| Goal of the exercise |
Scan the data below for the string "joints". Show every line where it turns up.

----

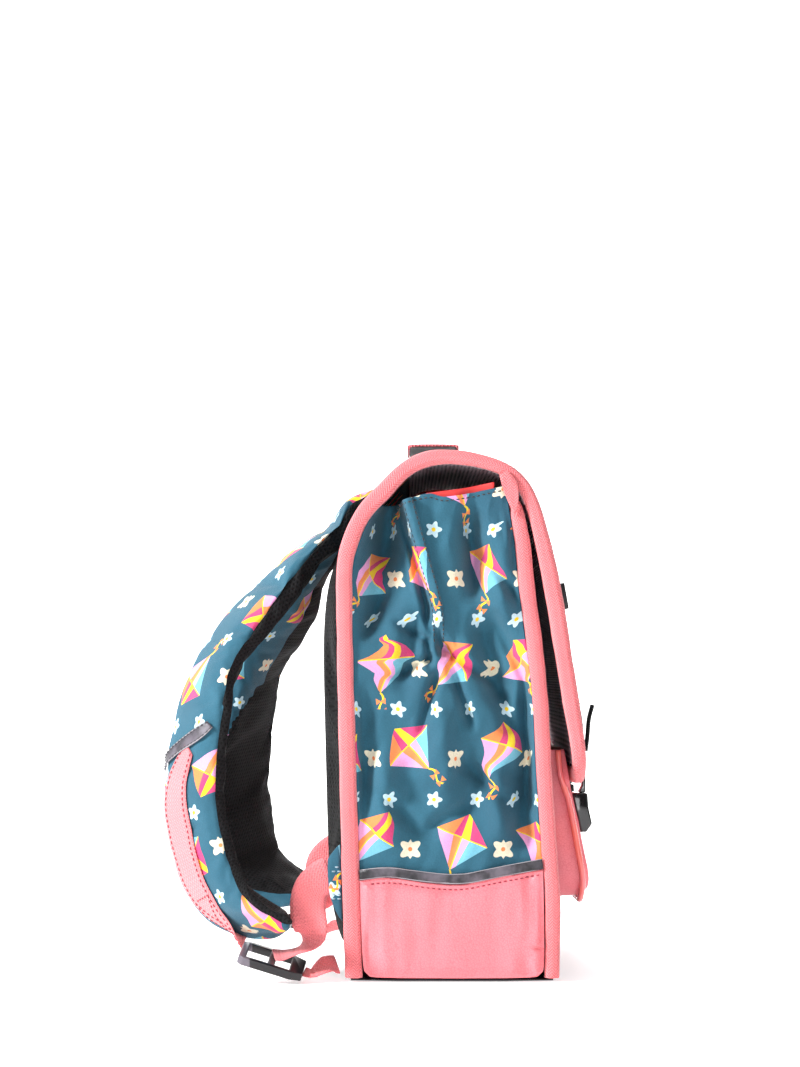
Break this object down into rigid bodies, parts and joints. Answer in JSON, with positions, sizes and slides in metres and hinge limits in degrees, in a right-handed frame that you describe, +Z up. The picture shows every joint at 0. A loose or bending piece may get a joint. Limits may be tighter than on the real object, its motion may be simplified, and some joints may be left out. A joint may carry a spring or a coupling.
{
  "type": "school satchel backpack",
  "caption": "Box-shaped children's school satchel with a padded back, a flap held by two straps and locks, pleated cloth sides and two padded shoulder straps.",
  "frame": {"origin": "on the floor, at the centre of the base", "axes": "+Z up, the front of the bag and its flap face -Y, the back pad and the shoulder straps are on the +Y side, X is across the bag"},
  "size_m": [0.3648, 0.309, 0.3854],
  "materials": {
    "printed_cloth": "matte printed canvas",
    "coral_tape": "matte twill tape and webbing",
    "coral_leather": "satin grained leather",
    "coral_piping": "glossy",
    "spacer_mesh": "open spacer mesh",
    "lining_mesh": "fine mesh",
    "red_lining": "smooth coated cloth",
    "reflective_tape": "satin reflective tape",
    "black_plastic": "moulded",
    "black_webbing": "woven webbing",
    "lock_metal": "gloss gunmetal"
  },
  "bodies": {
    "root": {"back_flap_panel": "printed_cloth", "edge_binding": "coral_tape", "front_panel": "printed_cloth", "front_binding": "coral_tape", "flap_lining": "lining_mesh", "gusset_left": "printed_cloth", "gusset_right": "printed_cloth", "gusset_lining_left": "red_lining", "gusset_lining_right": "red_lining", "binding_end_left": "coral_tape", "binding_end_right": "coral_tape", "side_base_left": "coral_leather", "side_base_right": "coral_leather", "reflective_band_left": "reflective_tape", "reflective_band_right": "reflective_tape", "base_panel": "black_plastic", "back_pad": "spacer_mesh", "front_pocket": "coral_leather", "pocket_piping": "coral_piping", "closure_strap_left": "black_webbing", "closure_strap_right": "black_webbing", "closure_tail_left": "black_webbing", "closure_tail_right": "black_webbing", "closure_slider_left": "black_plastic", "closure_slider_right": "black_plastic", "closure_ring_left": "black_plastic", "closure_ring_right": "black_plastic", "lock_tongue_left": "lock_metal", "lock_tongue_right": "lock_metal", "lock_left": "lock_metal", "lock_right": "lock_metal", "shoulder_strap_left": "printed_cloth", "shoulder_strap_right": "printed_cloth", "strap_mesh_left": "spacer_mesh", "strap_mesh_right": "spacer_mesh", "ladder_lock_left": "black_plastic", "ladder_lock_right": "black_plastic", "strap_webbing_left": "coral_tape", "strap_webbing_right": "coral_tape", "strap_reflector_left": "reflective_tape", "strap_reflector_right": "reflective_tape", "side_tab_left": "printed_cloth", "side_tab_right": "printed_cloth", "adjust_webbing_left": "coral_tape", "adjust_webbing_right": "coral_tape", "adjust_tail_left": "coral_tape", "adjust_tail_right": "coral_tape", "carry_handle": "black_webbing", "handle_cover": "coral_tape"}
  },
  "joints": []
}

----

| Written solution |
Break this object down into rigid bodies, parts and joints. Answer in JSON, with positions, sizes and slides in metres and hinge limits in degrees, in a right-handed frame that you describe, +Z up. The picture shows every joint at 0. A loose or bending piece may get a joint. Limits may be tighter than on the real object, its motion may be simplified, and some joints may be left out. A joint may carry a spring or a coupling.
  "joints": []